Conclure: la conclusion n’est pas un descriptif extérieur du développement, qui n’en rappellerait que les grands titres, mais la réinscription du contenu de votre démonstration dans une réponse directe au sujet, voire aux questions posées dans votre introduction. Elle peut être aussi l’exhibition de l’impensé qui a conduit la réflexion : comment on a été dirigé sur telle ou telle voie de réflexion. Pour le commentaire, il s’agit de rappeler l’intérêt philosophique du texte, et non d’imiter une conclusion de dissertation. Si vous y parvenez, trouvez un débouché à tout votre devoir, mais là n’est pas l’essentiel.
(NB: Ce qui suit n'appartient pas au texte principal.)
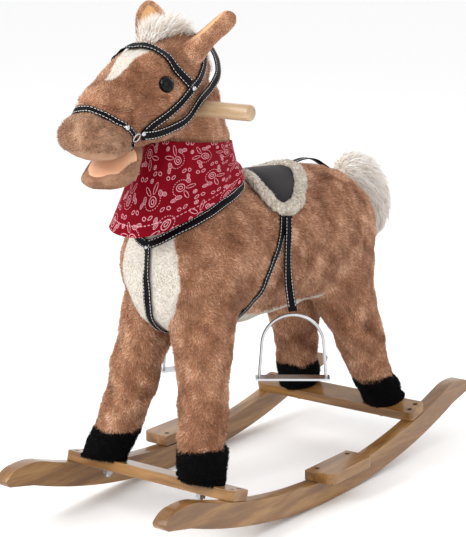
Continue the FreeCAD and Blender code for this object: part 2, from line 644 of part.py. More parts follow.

Surtout veillez à ne pas poser en conclusion une question relevant de l’introduction. Soignez particulièrement cette conclusion, sa cohérence, sa progression par rapport à l’introduction : elle est ce par quoi, naturellement, le correcteur achève sa lecture et parachève son impression d’ensemble.
NB - Sur le commentaire :
Dans le commentaire, n'oubliez pas de citer le texte, ne faites pas une dissertation qui parlerait du texte en le citant parfois (voire pas du tout), le texte ne doit jamais devenir un prétexte à un développement qui ne le concerne pas de près : le commentaire ne sert qu'à expliquer le texte, c'est une évidence que peu d'élèves, étonnamment, prennent en compte. Pour ce faire, repérer les concepts centraux, et surtout définissez-les : le texte doit être clair à une dernière lecture, c'est-à-dire élucidé dans tous ses aspects problématiques, à commencer par ses termes spécifiques. Si, relisant le texte, vous ne lui trouvez pas cette clarté à la fin de votre commentaire c'est que celui-ci est raté. Un truc pour être dans le texte : commencez par le résumer avec vos propres mots, phrase après phrase, au brouillon. Ce simple résumé vous mettra le texte en tête et vous manifestera ses difficultés principales. N'oubliez pas que le commentaire, de même que la dissertation, demande une problématique, un ensemble coordonné de trois ou quatre questions auxquelles il faut répondre ; et, de même, une présentation de plan (trois parties si possible) : ne dites surtout pas que vous allez faire un commentaire linéaire, même si, dans les faits, il faut suivre à peu près l'ordre du texte mais selon des axes principaux, des concepts centraux, qu'il vous revient de mettre au jour et d'utiliser comme grille de lecture. La conclusion du commentaire devra, quant à elle, comme en dissertation, répondre aux questions posées en problématique, et donner l'intérêt philosophique du texte : quelle est son originalité sur le sujet traité, ce qu'il nous a appris de neuf philosophiquement, etc.